I am a horrible horrible man.

Thursday, March 12, 2009

It's a beautiful day, but I'm stuck jamming out a fake lease for my contracts drafting seminar.

Really, I couldn't come up with a more inventive title. All I know is that the nice weather makes me bitter at life and at law school. My sole consolation is a poor attempt to inject humor into an otherwise mind-numbingly boring college apartment lease:



Stupid Smarch weather!!

Wednesday, March 11, 2009

I am officially cool with Domino's again.

I usually hate the option of getting pizza from the Pizza Huts, Domino's, and other take-out/delivery places nowadays because I don't feel like waiting an hour to an hour and a half for food that's really not better than a fast-food joint. Tonight, I was extremely lazy and didn't want to wake up Nealon to go get food, so I decided to call the big D. First of all, I was a little surprised at the end of the call when I was told my food would come in thirty minutes. THIRTY MINUTES, just like back in the day with those money-back guarantees! I then heard a knock on my door 17 minutes later, and confused as to who would come over to our place unannounced at night, I opened it up and was shocked to see my beautiful pizza.

So Domino's, you are forgiven for all your past transgressions. For now.

Edit: Some pics!


Now actually true!!!



The aftermath.

Hanging out with Nealon...

Nuff said:


Tuesday, March 10, 2009

I need to dedicate my life to public service. . .

. . . because it's the best way for me to minimize my debt repayment for law school. I just got out of a meeting about all the various loan forgiveness/flexibility programs, and the underlying theme of the hour and a half was that I NEED TO GET A GOVERNMENT OR 501(c)(3) JOB. I really don't mind working as a public servant for 10 years, especially since that was kind of the angle I was going for until the crushing costs of loan repayment made me worry about living a decent life when I graduate. I don't really need to be making over 100K a year in order to be happy with my quality of life.

So I'm sending a message out to the cosmos to give me a government or public interest job, now that you've figured out that I'm actually worth it!

Edit: Rob was hilarious grilling the Access Group lady on how much money we could "save" otherwise.
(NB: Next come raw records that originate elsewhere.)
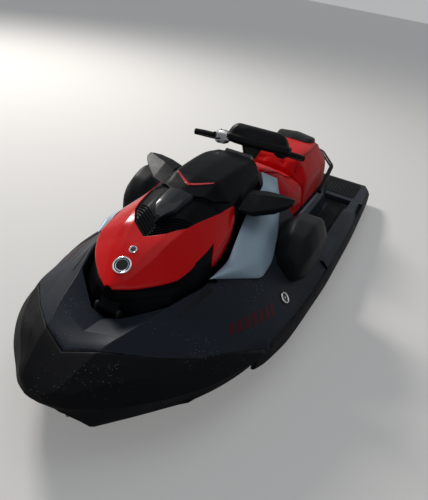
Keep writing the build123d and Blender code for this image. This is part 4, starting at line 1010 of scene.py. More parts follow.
# Audio pods: x, inner y and z, outer y, bottom z, shoulder z, top z
POD_REAR_X, POD_FRONT_X = 190, 668
POD_STATIONS = [(668, 386, 402, 506, 292, 384, 428), (640, 368, 410, 526, 284, 408, 470),
                (580, 342, 432, 544, 270, 440, 520), (480, 328, 462, 552, 262, 456, 543),
                (400, 328, 466, 553, 262, 452, 540), (330, 338, 460, 552, 262, 430, 516),
                (250, 370, 436, 546, 262, 396, 470), (190, 424, 400, 540, 264, 360, 430)]


def audio_pod_mesh():
    """A pod: rounded closed sections carried aft, with both ends drawn in over 14 mm, mirrored."""
    ends = np.array([0, 2, 7, 16])
    x = np.concatenate([POD_REAR_X + ends, np.linspace(220, 640, 38), POD_FRONT_X - ends[::-1]])
    inner_y, inner_z, outer_y, bottom_z, shoulder_z, top_z = columns_at(POD_STATIONS, x)
    corners = corner_stack(
        (inner_y + 40, bottom_z), (outer_y - 20, bottom_z), (outer_y, bottom_z + 40), (outer_y, shoulder_z),
        (outer_y - 44, top_z), (inner_y + 0.35 * (outer_y - inner_y), top_z), (inner_y, inner_z),
        (inner_y + 14, bottom_z + 40))
    section = rounded_loop(corners, (14, 12, 16, 18, 20, 18, 20, 14), 5)
    near = np.minimum(x - POD_REAR_X, POD_FRONT_X - x)
    drawn = (1 - 0.22 * (1 - np.clip(near / 14, 0, 1))**2.2)[:, None, None]
    middle = section.mean(axis=1, keepdims=True)
    section = middle + (section - middle) * drawn
    return mirrored(surface("pod", stations(x, section), around=True, ends=(True, True)))


# Mats: length, width, x and y of the centre; the platform's ribs have a pitch of their own
FOOTWELL_MAT = (1216, 140, -378, 412)
PLATFORM_MAT = (1000, 344, -1243, 0)
PLATFORM_MAT_PITCH = 17.2


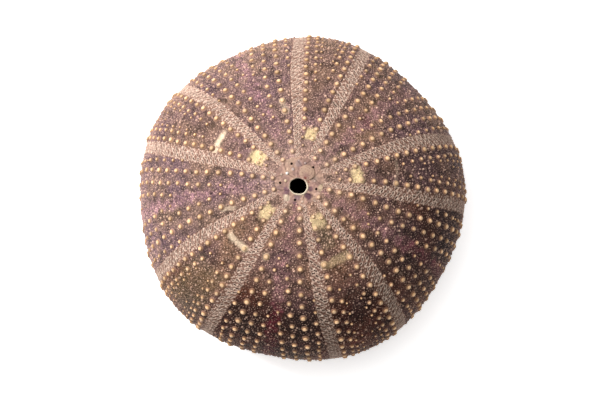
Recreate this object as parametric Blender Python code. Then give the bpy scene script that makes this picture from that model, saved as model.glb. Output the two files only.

Props to that!

Monday, March 9, 2009

No good reason...

So, the entire reason for me to start up another blog after abandoning my first one is pretty simple: I got a new phone. A smartphone. With lots of gadgets, like Google mobile. Since Blogger, rather than Wordpress, is Google's blog of choice, I had to be consistent and use all Google-integrated services. I slapped together an old graphic to spruce this up, and now I am typing this post on my phone at and excrutiatingly slow pace. I'll hopefully be more consistent with this blog... but talk is cheap. There, my horrible joke for the day.